‘The City,’ by Dean Koontz


After you have suffered great losses and known much pain, it is not cowardice to wish to live henceforth with a minimum of suffering. And one form of heroism, about which few if any films will be made, is having the courage to live without bitterness when bitterness is justified, having the strength to persevere even when perseverance seems unlikely to be rewarded, having the resolution to find profound meaning in life when it seems the most meaningless.

One of the many things I love about Dean Koontz is the breadth of his artistic pallet. Your average bestselling writer (and I do the same though I’m not a bestseller) will keep doing the thing that made him famous, over and over. And the public likes it most of the time.

Koontz improvises. He tries stuff. He can write horror or fantasy or mystery. He can be funny, or heartbreaking, or profound, or terrifying. The City, his latest, is mostly a fusion of the lyrical and the tragic.

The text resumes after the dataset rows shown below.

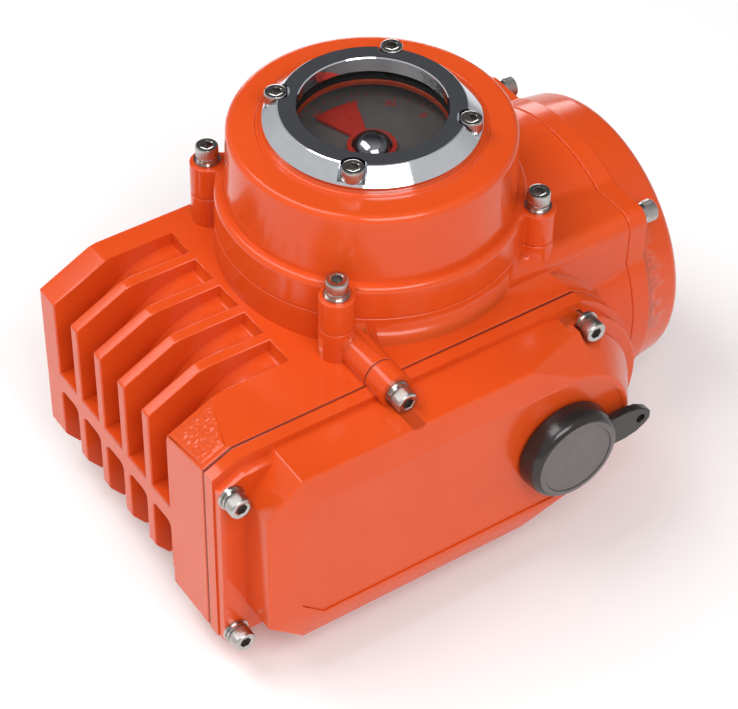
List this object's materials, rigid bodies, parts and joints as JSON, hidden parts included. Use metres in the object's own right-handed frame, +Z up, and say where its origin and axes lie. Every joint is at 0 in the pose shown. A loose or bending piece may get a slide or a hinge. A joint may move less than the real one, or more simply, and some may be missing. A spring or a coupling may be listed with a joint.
{
  "type": "motorized valve actuator",
  "caption": "Quarter-turn electric actuator with finned motor housing, worm drive, windowed indicator cover, round wiring cover and a pull-off rubber cap over its hand drive.",
  "frame": {"origin": "centre of the valve mounting face, on the output axis", "axes": "+Z up the output axis towards the window, +X towards the round end cover, -Y towards the gear cover with the rubber cap"},
  "size_m": [0.2187, 0.1808, 0.1688],
  "materials": {
    "powder_coat": "die casting in gloss orange powder coat",
    "chrome": "polished chrome plate",
    "stainless": "bright stainless steel",
    "steel": "machined steel",
    "black_rubber": "satin moulded rubber",
    "seal_rubber": "matt nitrile rubber",
    "glass": "clear glass",
    "bronze": "machined bronze",
    "copper": "enamelled copper wire",
    "lamination": "stacked steel laminations",
    "aluminium": "satin aluminium",
    "dark_plastic": "moulded black plastic",
    "pale_plastic": "moulded cream plastic",
    "dial": "printed satin dark grey sheet",
    "red_plastic": "red plastic",
    "blue_plastic": "blue plastic"
  },
  "bodies": {
    "housing": {"main_housing": "powder_coat", "top_cover": "powder_coat", "gear_cover": "powder_coat", "end_cover": "powder_coat", "top_cover_seal": "seal_rubber", "gear_cover_gasket": "seal_rubber", "end_cover_seal": "seal_rubber", "bezel_ring": "chrome", "window_glass": "glass", "window_seal": "seal_rubber", "bezel_screws": "stainless", "top_cover_screws": "stainless", "gear_cover_screws": "stainless", "end_cover_screws": "stainless", "flat_washers": "stainless", "spring_washers": "stainless", "motor_stator": "lamination", "motor_windings": "copper", "motor_end_bell": "aluminium", "motor_bearings": "steel", "gear_plate": "steel", "gear_plate_screws": "stainless", "gear_axles": "steel", "axle_clips": "steel", "worm_bearings": "steel", "worm_seal": "seal_rubber", "lower_bush": "bronze", "upper_bush": "bronze", "output_seal": "seal_rubber", "switch_bracket": "steel", "open_switch": "dark_plastic", "close_switch": "dark_plastic", "dial_posts": "steel", "dial_plate": "dial", "terminal_block": "pale_plastic", "terminal_screws": "steel", "motor_capacitor": "aluminium", "capacitor_clip": "steel", "gland_bodies": "dark_plastic", "gland_seals": "seal_rubber", "gland_nuts": "dark_plastic", "earth_screw": "bronze"},
    "output": {"output_shaft": "steel", "worm_wheel": "bronze", "drive_key": "steel", "shaft_circlip": "steel", "cam_shaft": "steel", "open_cam": "red_plastic", "close_cam": "blue_plastic", "pointer": "red_plastic", "pointer_nut": "chrome"},
    "worm": {"worm_shaft": "steel", "worm_spur_gear": "bronze"},
    "rotor": {"motor_rotor": "lamination", "motor_pinion": "steel"},
    "first_cluster": {"first_cluster_gear": "bronze"},
    "second_cluster": {"second_cluster_gear": "bronze"},
    "hand_drive_cap": {"rubber_cap": "black_rubber"},
    "open_button": {"open_plunger": "pale_plastic"},
    "close_button": {"close_plunger": "pale_plastic"}
  },
  "joints": [
    {"name": "worm_spin", "type": "hinge", "parent": "housing", "child": "worm", "pos_m": [0.024, -0.07, 0.0625], "axis": [0, -1, 0], "range_deg": [0, 3240]},
    {"name": "output_turn", "type": "hinge", "parent": "housing", "child": "output", "pos_m": [0, 0, 0.0625], "axis": [0, 0, 1], "range_deg": [0, 90]},
    {"name": "second_cluster_spin", "type": "hinge", "parent": "housing", "child": "second_cluster", "pos_m": [-0.005, -0.066, 0.0625], "axis": [0, -1, 0], "range_deg": [-10183.86, 0]},
    {"name": "first_cluster_spin", "type": "hinge", "parent": "housing", "child": "first_cluster", "pos_m": [-0.034, -0.06, 0.0625], "axis": [0, -1, 0], "range_deg": [0, 32004.26]},
    {"name": "motor_spin", "type": "hinge", "parent": "housing", "child": "rotor", "pos_m": [-0.062, 0, 0.0625], "axis": [0, -1, 0], "range_deg": [-117346.31, 0]},
    {"name": "cap_pull", "type": "slide", "parent": "housing", "child": "hand_drive_cap", "axis": [0, -1, 0], "range_m": [0, 0.03]},
    {"name": "open_button_press", "type": "slide", "parent": "housing", "child": "open_button", "axis": [0, 1, 0], "range_m": [0, 0.0015], "stiffness_N_per_m": 300, "springref_m": -0.001},
    {"name": "close_button_press", "type": "slide", "parent": "housing", "child": "close_button", "axis": [0, 1, 0], "range_m": [0, 0.0015], "stiffness_N_per_m": 300, "springref_m": -0.001}
  ],
  "couplings": [
    {"joint": "output_turn", "follows": "worm_spin", "ratio": 0.027778},
    {"joint": "second_cluster_spin", "follows": "worm_spin", "ratio": -3.1429},
    {"joint": "first_cluster_spin", "follows": "worm_spin", "ratio": 9.8776},
    {"joint": "motor_spin", "follows": "worm_spin", "ratio": -36.218}
  ]
}
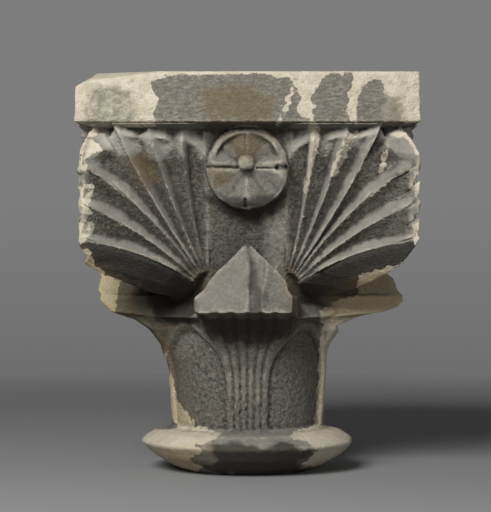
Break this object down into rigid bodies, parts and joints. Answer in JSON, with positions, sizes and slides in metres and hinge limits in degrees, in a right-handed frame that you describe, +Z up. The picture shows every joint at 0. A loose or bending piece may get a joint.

Jonah Kirk, his narrator and hero, tells us of his childhood in the 1960s, first of all in an apartment house in a poor black neighborhood, his father mostly absent. That’s the downside. The upside is that he’s part of a big, loving, extended family. His grandfather is a legendary jazz pianist, his mother a gifted vocalist. And Jonah himself soon finds he has the makings of a great piano man. He also finds a friend in a neighbor, Mr. Yoshioka, a survivor of the Manzanar internment camp.

Moving with his mother out of the apartment and to his grandparents’ house, he soon meets two neighbor kids – Malcolm Pomerantz, an archetypal geek who is nevertheless a talented saxophonist, and his beautiful sister Alathea. They’re all gifted dreamers, and their dreams are large…

But there’s a destiny hanging over Jonah. He once had a dream of a beautiful woman strangled to death, and the next day he met that woman on the apartment building stairway. That touch of premonition in his life kicks off a series of visions and revelations.

And visions and revelations, the author makes it clear, come at a price.

I loved The City. It was a beautiful story, beautifully written. It broke my heart. I read it with fascination, but could only take it in small chunks, because of the sadness.

Highly recommended. But keep a hanky handy.